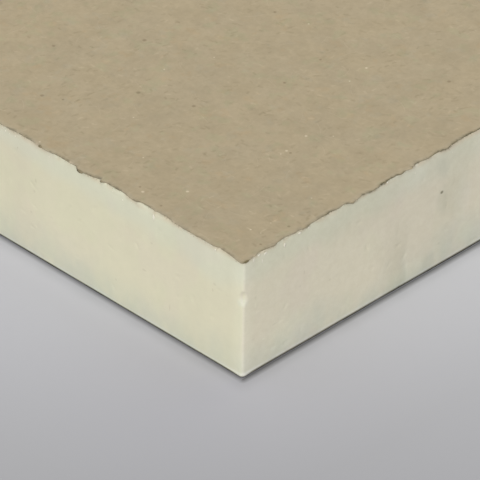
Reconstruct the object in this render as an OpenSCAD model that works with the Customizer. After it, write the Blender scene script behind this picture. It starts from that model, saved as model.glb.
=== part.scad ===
// Polyiso roof insulation board, in millimetres.
// A closed-cell polyisocyanurate foam core is laminated between two fibre felt facers,
// and the sandwich is sawn square to a stock size.
// The board lies flat with its top facer up. The origin is at the centre of its underside,
// X runs along the foaming line, Y across it and Z up.

/* [Board] */
// Length of the foam, along the foaming line
board_length = 1219.2; // [600:0.1:2500]
// Width of the foam, across the foaming line
board_width = 1219.2; // [600:0.1:1300]
// Thickness over both facers
board_thickness = 50.8; // [25:0.1:115]

/* [Facers] */
// Thickness of the top facer
top_facer_thickness = 0.6; // [0.3:0.05:1.5]
// Thickness of the bottom facer
bottom_facer_thickness = 0.6; // [0.3:0.05:1.5]
// Mean overhang of the top facer, on the side where the saw leaves the board
top_overhang = 0.2; // [0:0.05:1]
// How far the top facer's four corners stand past the foam
corner_overhang = 1; // [0:0.05:1.5]
// Mean setback of the bottom facer, on the side where the saw enters the board
bottom_setback = 0.3; // [0:0.05:1]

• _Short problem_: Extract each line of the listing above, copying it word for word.

• _Written solution_:
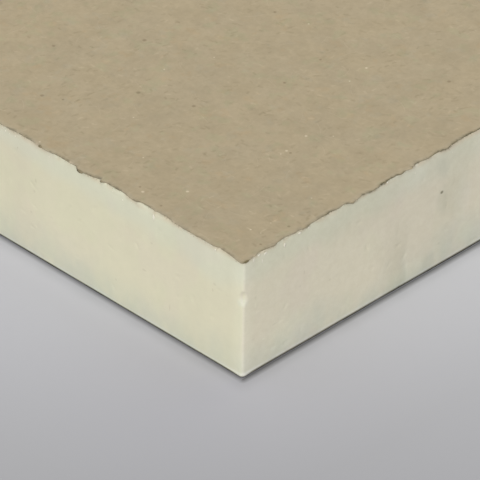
Reconstruct the object in this render as an OpenSCAD model that works with the Customizer. After it, write the Blender scene script behind this picture. It starts from that model, saved as model.glb.
=== part.scad ===
// Polyiso roof insulation board, in millimetres.
// A closed-cell polyisocyanurate foam core is laminated between two fibre felt facers,
// and the sandwich is sawn square to a stock size.
// The board lies flat with its top facer up. The origin is at the centre of its underside,
// X runs along the foaming line, Y across it and Z up.

/* [Board] */
// Length of the foam, along the foaming line
board_length = 1219.2; // [600:0.1:2500]
// Width of the foam, across the foaming line
board_width = 1219.2; // [600:0.1:1300]
// Thickness over both facers
board_thickness = 50.8; // [25:0.1:115]

/* [Facers] */
// Thickness of the top facer
top_facer_thickness = 0.6; // [0.3:0.05:1.5]
// Thickness of the bottom facer
bottom_facer_thickness = 0.6; // [0.3:0.05:1.5]
// Mean overhang of the top facer, on the side where the saw leaves the board
top_overhang = 0.2; // [0:0.05:1]
// How far the top facer's four corners stand past the foam
corner_overhang = 1; // [0:0.05:1.5]
// Mean setback of the bottom facer, on the side where the saw enters the board
bottom_setback = 0.3; // [0:0.05:1]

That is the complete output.